• _GIVEN INSTRUCTION_: Restate word for word the lines beginning at the one that contains "Write part 2" and ending at the one that contains "material on its"; include both and nothing else.

• _EXERCISE MATERIALS_:
(begin)
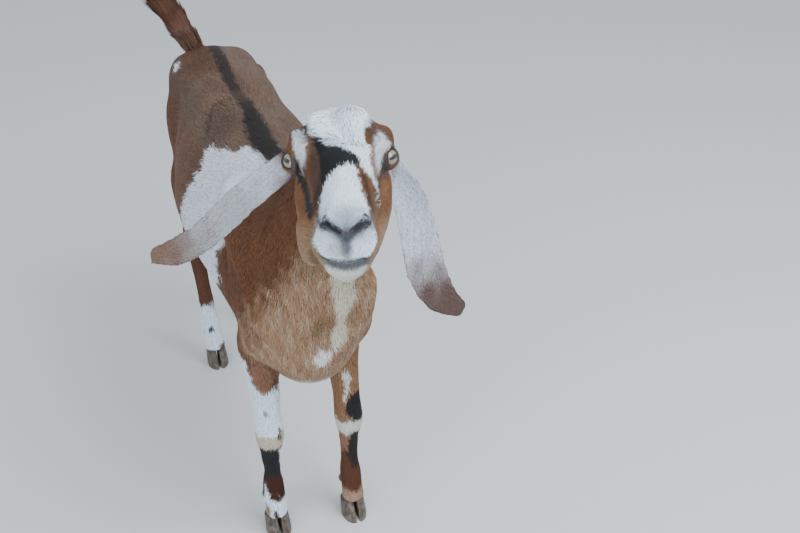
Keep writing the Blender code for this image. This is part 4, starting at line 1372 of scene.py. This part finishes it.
(end)
(begin)
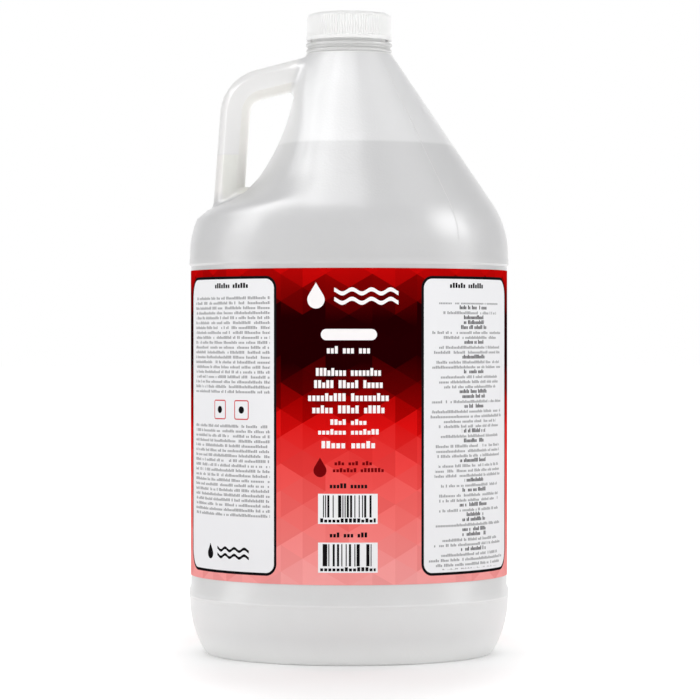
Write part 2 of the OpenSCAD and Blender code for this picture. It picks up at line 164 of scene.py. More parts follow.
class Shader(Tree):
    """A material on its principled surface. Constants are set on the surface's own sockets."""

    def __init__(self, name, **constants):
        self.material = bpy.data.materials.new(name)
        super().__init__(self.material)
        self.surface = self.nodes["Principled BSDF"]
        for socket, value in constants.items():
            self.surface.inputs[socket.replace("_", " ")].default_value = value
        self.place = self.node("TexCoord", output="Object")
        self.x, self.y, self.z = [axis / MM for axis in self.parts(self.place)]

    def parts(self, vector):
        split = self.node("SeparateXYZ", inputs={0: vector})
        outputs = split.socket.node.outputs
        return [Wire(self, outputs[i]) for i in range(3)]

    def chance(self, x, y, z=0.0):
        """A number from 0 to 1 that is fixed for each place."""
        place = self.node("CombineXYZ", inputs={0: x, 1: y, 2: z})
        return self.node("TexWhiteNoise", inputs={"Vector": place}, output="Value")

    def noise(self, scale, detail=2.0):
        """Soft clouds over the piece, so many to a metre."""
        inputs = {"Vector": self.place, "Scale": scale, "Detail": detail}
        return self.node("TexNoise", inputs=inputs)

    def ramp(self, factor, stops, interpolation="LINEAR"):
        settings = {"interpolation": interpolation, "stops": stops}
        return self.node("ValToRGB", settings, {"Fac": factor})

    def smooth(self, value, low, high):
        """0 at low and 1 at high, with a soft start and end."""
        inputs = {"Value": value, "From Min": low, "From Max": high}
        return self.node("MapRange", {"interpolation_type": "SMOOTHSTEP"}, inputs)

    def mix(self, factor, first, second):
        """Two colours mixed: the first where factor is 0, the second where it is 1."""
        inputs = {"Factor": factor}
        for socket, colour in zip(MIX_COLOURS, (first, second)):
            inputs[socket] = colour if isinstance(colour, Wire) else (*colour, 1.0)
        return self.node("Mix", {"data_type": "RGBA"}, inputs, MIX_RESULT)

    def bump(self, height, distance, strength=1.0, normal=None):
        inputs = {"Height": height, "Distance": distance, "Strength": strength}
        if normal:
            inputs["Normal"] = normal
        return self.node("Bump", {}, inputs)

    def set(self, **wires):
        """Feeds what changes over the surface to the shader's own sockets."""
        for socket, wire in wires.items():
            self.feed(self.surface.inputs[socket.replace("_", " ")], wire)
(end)
• _RESULT OF THIS TASK_:
Write part 2 of the OpenSCAD and Blender code for this picture. It picks up at line 164 of scene.py. More parts follow.
class Shader(Tree):
    """A material on its principled surface. Constants are set on the surface's own sockets."""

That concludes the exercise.